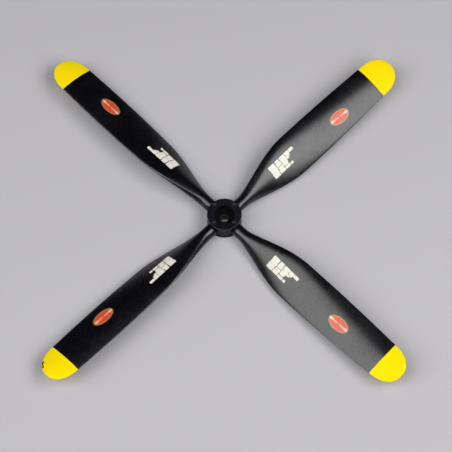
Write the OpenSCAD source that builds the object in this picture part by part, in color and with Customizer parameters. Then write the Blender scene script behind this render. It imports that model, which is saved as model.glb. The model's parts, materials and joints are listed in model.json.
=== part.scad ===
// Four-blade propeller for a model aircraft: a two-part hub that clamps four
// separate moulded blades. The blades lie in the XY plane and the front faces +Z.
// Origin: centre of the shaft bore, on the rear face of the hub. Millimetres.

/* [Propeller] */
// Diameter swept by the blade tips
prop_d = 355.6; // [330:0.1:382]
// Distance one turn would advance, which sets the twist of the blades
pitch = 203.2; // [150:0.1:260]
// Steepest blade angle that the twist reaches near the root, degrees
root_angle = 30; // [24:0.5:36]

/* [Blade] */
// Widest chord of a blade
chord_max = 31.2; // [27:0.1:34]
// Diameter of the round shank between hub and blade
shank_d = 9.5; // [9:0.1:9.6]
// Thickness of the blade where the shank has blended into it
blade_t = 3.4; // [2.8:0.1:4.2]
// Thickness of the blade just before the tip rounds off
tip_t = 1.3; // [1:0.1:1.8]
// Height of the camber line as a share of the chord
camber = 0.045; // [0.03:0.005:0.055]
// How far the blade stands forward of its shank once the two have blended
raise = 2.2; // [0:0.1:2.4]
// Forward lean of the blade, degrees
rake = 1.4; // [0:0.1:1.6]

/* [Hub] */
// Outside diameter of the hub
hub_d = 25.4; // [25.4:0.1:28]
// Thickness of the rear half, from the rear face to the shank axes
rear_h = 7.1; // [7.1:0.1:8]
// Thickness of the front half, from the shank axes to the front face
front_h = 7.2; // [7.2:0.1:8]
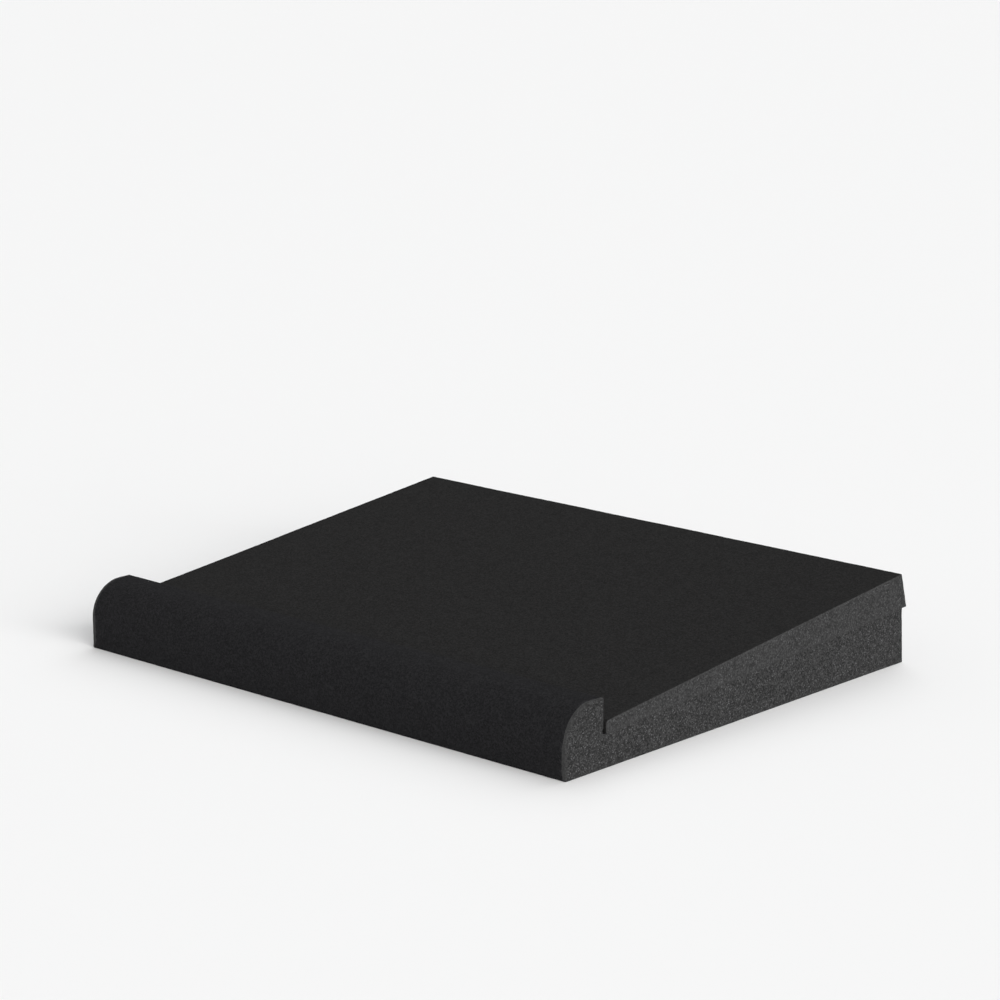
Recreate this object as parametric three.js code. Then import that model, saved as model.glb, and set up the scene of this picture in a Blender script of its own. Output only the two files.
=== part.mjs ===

◇ ◇ ◇ ◇ ◇ ◇ ◇

- [DESCRIPTION OF THE TASK]
Your task is to quote the lines above, beginning with the first and ending with the one that holds "rake = 1.4; // [0:0.1:1.6]".

- [REPLY TO THE EXERCISE]
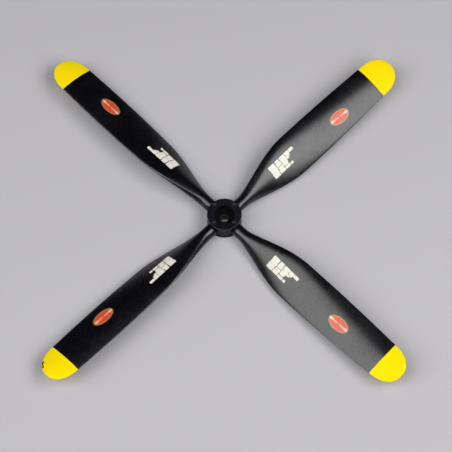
Write the OpenSCAD source that builds the object in this picture part by part, in color and with Customizer parameters. Then write the Blender scene script behind this render. It imports that model, which is saved as model.glb. The model's parts, materials and joints are listed in model.json.
=== part.scad ===
// Four-blade propeller for a model aircraft: a two-part hub that clamps four
// separate moulded blades. The blades lie in the XY plane and the front faces +Z.
// Origin: centre of the shaft bore, on the rear face of the hub. Millimetres.

/* [Propeller] */
// Diameter swept by the blade tips
prop_d = 355.6; // [330:0.1:382]
// Distance one turn would advance, which sets the twist of the blades
pitch = 203.2; // [150:0.1:260]
// Steepest blade angle that the twist reaches near the root, degrees
root_angle = 30; // [24:0.5:36]

/* [Blade] */
// Widest chord of a blade
chord_max = 31.2; // [27:0.1:34]
// Diameter of the round shank between hub and blade
shank_d = 9.5; // [9:0.1:9.6]
// Thickness of the blade where the shank has blended into it
blade_t = 3.4; // [2.8:0.1:4.2]
// Thickness of the blade just before the tip rounds off
tip_t = 1.3; // [1:0.1:1.8]
// Height of the camber line as a share of the chord
camber = 0.045; // [0.03:0.005:0.055]
// How far the blade stands forward of its shank once the two have blended
raise = 2.2; // [0:0.1:2.4]
// Forward lean of the blade, degrees
rake = 1.4; // [0:0.1:1.6]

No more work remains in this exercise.